+++ Collected material

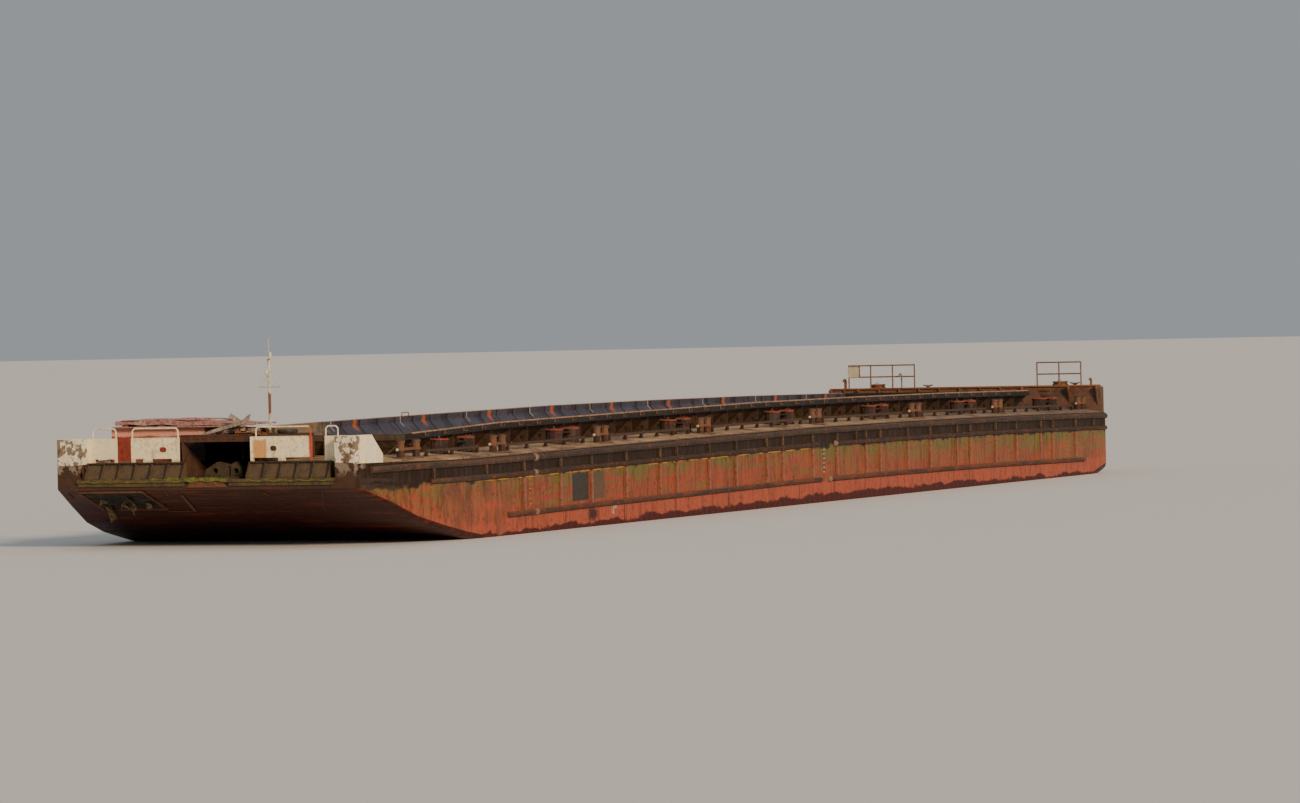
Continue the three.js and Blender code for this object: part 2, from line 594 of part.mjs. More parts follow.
// The three-cornered cheek plate at the starboard side of the recess
function recessCheek(y0, y1) {
  const fore = bowward(ROOF.fore);
  const [foot, head] = [LEDGE + GAP, ROOF.low - 0.08];
  return plate([[fore, foot], [fore, head], [fore - 0.15, head], [fore - 2.5, foot]], "y", y0, y1);
}

// Mast: shoe on the recess roof, and the folding mast above its pin
const MAST = { aft: 3.4, y: 1.13, pin: 0.24, arm: 6.56, head: 7.68, tip: 8.38 };
const mastX = bowward(MAST.aft);
const pinZ = ROOF.top + MAST.pin;

function mastShoe() {
  const z = ROOF.top + GAP;
  const cheek = (y) => box(mastX - 0.09, mastX + 0.09, y - 0.02, y + 0.02, z + 0.03, pinZ + 0.07);
  return join([
    box(mastX - 0.2, mastX + 0.2, MAST.y - 0.2, MAST.y + 0.2, z, z + 0.04),
    cheek(MAST.y - 0.13),
    cheek(MAST.y + 0.13),
  ]);
}

function mast() {
  const { y, arm, head, tip } = MAST;
  const up = (z0, z1, radius, sides = 10, toRadius = radius) =>
    bar([mastX, y, z0], [mastX, y, z1], radius, sides, toRadius);
  return join([
    up(pinZ - 0.06, arm + 0.03, 0.055),
    up(arm - 0.03, head, 0.055, 10, 0.045),
    up(head - 0.02, tip, 0.018, 6),
    bar([mastX, y - 0.48, arm], [mastX, y + 0.48, arm], 0.03, 8),
    bar([mastX, y - 0.1, pinZ], [mastX, y + 0.1, pinZ], 0.035, 8),
    box(mastX - 0.05, mastX + 0.19, y - 0.06, y + 0.16, head - 0.04, head),
    bar([mastX + 0.1, y + 0.1, head - 0.01], [mastX + 0.1, y + 0.1, head + 0.18], 0.05, 8),
    box(mastX - 0.02, mastX + 0.17, y - 0.1, y, 7.0, 7.04),
    bar([mastX + 0.12, y - 0.06, 7.03], [mastX + 0.12, y - 0.06, 7.2], 0.05, 8),
  ]);
}

// Stern: the push wall with its stiffeners, and the raised platform behind it
function pushWall() {
  const x = bowward(PUSH_WALL);
  const edge = HALF_BEAM - 0.17;
  const breaks = [-edge, -6.9, -5.2, 5.2, 6.9, edge];
  const foot = (y) => deckAt(x + 0.4, y) + GAP;
  const outline = [...breaks.map((y) => [y, foot(y)]), [edge, PUSH_WALL_TOP], [-edge, PUSH_WALL_TOP]];
  const parts = [plate(outline, "x", x - 0.08, x)];
  for (const y of [-6.5, -4.6, -3.5, -2.4, -1.3, -0.2, 0.9, 2.0]) {
    parts.push(box(x - 0.01, x + 0.12, y - 0.03, y + 0.03, foot(y) + 0.1, PUSH_WALL_TOP - 0.03));
  }
  for (const y of [3.2, 5.7, -5.7, 7.2, -7.2]) {
    parts.push(plate([[x - 0.01, foot(y) + 0.35], [x + 0.02, foot(y) + 0.35], [x + 0.4, PUSH_WALL_TOP - 0.02],
      [x - 0.01, PUSH_WALL_TOP - 0.02]], "y", y - 0.03, y + 0.03));
  }
  return join(parts);
}

function sternPlatform(below) {
  const ring = (aft) => {
    const half = lineAt(aft, "half") - 0.06;
    const foot = edgeAt(bowward(aft)) - 0.02;
    return [[half, foot], [half, PLATFORM_TOP], [-half, PLATFORM_TOP], [-half, foot]]
      .map(([y, z]) => [bowward(aft), y, z]);
  };
  return loft([ring(PUSH_WALL + 0.08 + GAP), ring(85.2), ring(LENGTH)]).subtract(below.translate([0, 0, GAP]));
}

// Pipe railings across the platform: ends, posts, and the board on one of them
const railings = {
  starboard: { from: -6.4, to: -2.8, posts: 4, board: true },
  port: { from: 3.85, to: 6.2, posts: 3 },
};

function sternRailing({ from, to, posts, board }) {
  const x = bowward(PUSH_WALL + 0.35);
  const z = PLATFORM_TOP + GAP;
  const [mid, top, radius] = [z + 0.68, z + 1.27, 0.035];
  const parts = [mid, top].map((h) => bar([x, from - 0.02, h], [x, to + 0.02, h], radius, 6));
  for (let i = 0; i < posts; i++) {
    const y = from + ((to - from) * i) / (posts - 1);
    parts.push(bar([x, y, z], [x, y, top + 0.02], radius * 1.1, 6));
  }
  if (board) parts.push(box(x - 0.01, x + 0.02, from, from + 0.62, mid, top));
  return join(parts);
}

const HATCH = { aft: 86.1, radius: 0.4, height: 0.22, starboard: -5.1, port: 4.83 };
function sternHatch(y) {
  const x = bowward(HATCH.aft);
  return bar([x, y, PLATFORM_TOP + GAP], [x, y, PLATFORM_TOP + HATCH.height], HATCH.radius - 0.05, 16);
}

function sternLid(y) {
  const x = bowward(HATCH.aft);
  const z = PLATFORM_TOP + HATCH.height + GAP;
  const pin = [x - HATCH.radius - 0.03, z + LID_THICK / 2];
  return join([
    bar([x, y, z], [x, y, z + LID_THICK], HATCH.radius, 16),
    bar([pin[0], y - 0.12, pin[1]], [pin[0], y + 0.12, pin[1]], 0.035, 8),
    box(pin[0] - 0.01, x - HATCH.radius + 0.08, y - 0.1, y + 0.1, z, z + LID_THICK),
  ]);
}

// Finishes, as colour, roughness and metalness
const finishes = {
  redLead: [0xa8583a, 0.85, 0.1],
  fenderSteel: [0x3a2c27, 0.8, 0.3],
  deckSteel: [0x8a7a66, 0.9, 0.1],
  wallSteel: [0x2c2d38, 0.7, 0.4],
  creamPaint: [0xd8d2b8, 0.7, 0.0],
  redPaint: [0xb8402c, 0.75, 0.0],
  rust: [0x5d3626, 0.9, 0.2],
  whitePaint: [0xe8e6dc, 0.6, 0.0],
  darkSteel: [0x37302b, 0.8, 0.3],
};

const barge = new THREE.Group();
function add(name, made, finish) {
  const { numProp, vertProperties, triVerts } = made.getMesh();
  const position = new Float32Array((vertProperties.length / numProp) * 3);
  for (let i = 0; i < position.length / 3; i++) {
    for (let k = 0; k < 3; k++) position[i * 3 + k] = vertProperties[i * numProp + k] * SCALE;
  }
  const geometry = new THREE.BufferGeometry();
  geometry.setAttribute("position", new THREE.BufferAttribute(position, 3));
  geometry.setIndex(new THREE.BufferAttribute(new Uint32Array(triVerts), 1));
  geometry.computeVertexNormals();
  const [color, roughness, metalness] = finishes[finish];
  const mesh = new THREE.Mesh(geometry, new THREE.MeshStandardMaterial({ color, roughness, metalness }));
  mesh.name = name;
  barge.add(mesh);
}

const sides = { port: 1, starboard: -1 };

const hullBody = hull();
add("hull", hullBody, "redLead");
for (const [name, side] of Object.entries(sides)) {
  add(`rubbing_frame_${name}`, rubbingFrame(side), "fenderSteel");
  deckLengths.forEach((length, n) => add(`side_deck_${name}_${n + 1}`, sideDeck(side, length), "deckSteel"));
  add(`cargo_wall_${name}`, sideWall(side), "wallSteel");
  trunks.forEach((pair, n) => add(`trunk_lid_${name}_${n + 1}`, lid(pair.aft, side), "redPaint"));
}
add("cargo_wall_fore", endWall(BOX_FORE, 1), "wallSteel");
add("cargo_wall_aft", endWall(BOX_AFT, -1), "wallSteel");

add("bow_ramp_starboard", bowRamp(-corners.starboard.inner + GAP, -1.0, 7), "darkSteel");
add("bow_ramp_port", bowRamp(RECESS.port + GAP, 5.2, 6), "darkSteel");
add("bow_beam_starboard", headlogBeam(-5.5, -0.82), "darkSteel");
add("bow_beam_port", headlogBeam(0.97, 5.5), "darkSteel");
for (const name of Object.keys(sides)) {
  add(`bow_bulwark_${name}`, innerPanel(panels[name]), "creamPaint");
  add(`bow_corner_${name}`, cornerBulwark(corners[name]), "creamPaint");
}
add("coupling_lugs", couplingLugs(), "rust");
add("recess_roof", recessRoof(), "rust");
add("recess_cheek", recessCheek(RECESS.starboard + 0.02, RECESS.starboard + 0.08), "rust");
add("winch_house", winchHouse(), "redPaint");
add("winch_house_cover", houseCover(), "redPaint");
add("mast_shoe", mastShoe(), "whitePaint");
add("signal_mast", mast(), "whitePaint");

add("push_wall", pushWall(), "rust");
add("stern_platform", sternPlatform(hullBody), "deckSteel");
for (const name of Object.keys(sides)) {
  add(`stern_railing_${name}`, sternRailing(railings[name]), "rust");
  add(`stern_hatch_${name}`, sternHatch(HATCH[name]), "darkSteel");
  add(`stern_lid_${name}`, sternLid(HATCH[name]), "redPaint");
}

export default barge;
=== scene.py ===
import json
from math import cos, pi, radians, sin, tau
from random import Random

import bpy
from mathutils import Matrix, Vector

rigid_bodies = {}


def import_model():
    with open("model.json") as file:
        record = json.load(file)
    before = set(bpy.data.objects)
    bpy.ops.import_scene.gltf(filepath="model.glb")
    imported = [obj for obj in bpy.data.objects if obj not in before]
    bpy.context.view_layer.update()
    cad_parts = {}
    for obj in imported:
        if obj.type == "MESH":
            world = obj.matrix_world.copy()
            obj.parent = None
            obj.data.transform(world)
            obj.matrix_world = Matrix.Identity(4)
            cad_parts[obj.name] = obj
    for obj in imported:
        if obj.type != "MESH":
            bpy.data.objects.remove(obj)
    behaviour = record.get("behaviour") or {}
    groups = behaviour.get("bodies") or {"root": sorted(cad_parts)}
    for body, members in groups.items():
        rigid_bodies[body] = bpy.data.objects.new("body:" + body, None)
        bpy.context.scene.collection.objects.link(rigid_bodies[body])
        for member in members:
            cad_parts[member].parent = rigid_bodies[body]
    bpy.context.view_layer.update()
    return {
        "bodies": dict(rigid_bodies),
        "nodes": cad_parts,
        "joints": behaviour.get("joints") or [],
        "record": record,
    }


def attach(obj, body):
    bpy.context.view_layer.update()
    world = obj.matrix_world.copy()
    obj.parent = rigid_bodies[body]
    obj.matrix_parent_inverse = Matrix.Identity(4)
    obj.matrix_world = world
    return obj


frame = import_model()
nodes = frame["nodes"]

# The part is a 1:10 model, so a metre on the real barge is 0.1 m here
realMetre = 0.1
halfLength = 43.5  # real metres from the bow back to the middle of the hull
waterline = 0.45 * realMetre
# Deck line at the side, real metres aft of the bow and above the flat bottom
deckLine = [(0, 3.52), (4, 3.58), (8, 3.575), (12, 3.59), (16, 3.625), (20, 3.66), (26, 3.695), (34, 3.745),
            (44, 3.8), (56, 3.775), (68, 3.705), (80, 3.575), (87, 3.465)]
camber = [(0, 0.2), (5.2, 0.2), (6.9, 0.08), (7.5, 0)]  # distance off the middle, rise of the deck
halfBeam = 7.5
# Real metres aft of the bow, and half the breadth at the deck
hullHalf = [(0, 6.35), (2, 6.87), (3.7, 7.2), (5.5, 7.45), (7.6, 7.5), (85.2, 7.5), (87, 6.3)]
stripTop = 0.055  # side deck plating above the deck
trunkPairs = [(8.3, 10.8)] + [(7.4 + 12 * n, 9.1 + 12 * n) for n in range(1, 7)]
trunkAcross, trunkRadius, trunkHeight = 6.0, 0.34, 0.58
bollards = [(4.2, 1.4, 6.6), (11.7, 0.85, 6.95), (22, 0.8, 6.95), (33.1, 0.77, 6.95), (46.2, 0.75, 6.95),
            (59, 0.9, 6.95), (70.45, 0.75, 6.95), (84, 0.8, 6.6)]  # aft, spread, distance off the middle
fenderDrop = {"upper": 0.17, "middle": 0.77, "lower": 2.33}
sides = {"port": 1, "starboard": -1}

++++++

What to work on: Give again, word for word, only the lines running from the line with "0.02, RECESS.starboard +" through the line with "before = set(bpy.data.objects)"; include both of those lines.

Reply to the task:
add("recess_cheek", recessCheek(RECESS.starboard + 0.02, RECESS.starboard + 0.08), "rust");
add("winch_house", winchHouse(), "redPaint");
add("winch_house_cover", houseCover(), "redPaint");
add("mast_shoe", mastShoe(), "whitePaint");
add("signal_mast", mast(), "whitePaint");

add("push_wall", pushWall(), "rust");
add("stern_platform", sternPlatform(hullBody), "deckSteel");
for (const name of Object.keys(sides)) {
  add(`stern_railing_${name}`, sternRailing(railings[name]), "rust");
  add(`stern_hatch_${name}`, sternHatch(HATCH[name]), "darkSteel");
  add(`stern_lid_${name}`, sternLid(HATCH[name]), "redPaint");
}

export default barge;
=== scene.py ===
import json
from math import cos, pi, radians, sin, tau
from random import Random

import bpy
from mathutils import Matrix, Vector

rigid_bodies = {}


def import_model():
    with open("model.json") as file:
        record = json.load(file)
    before = set(bpy.data.objects)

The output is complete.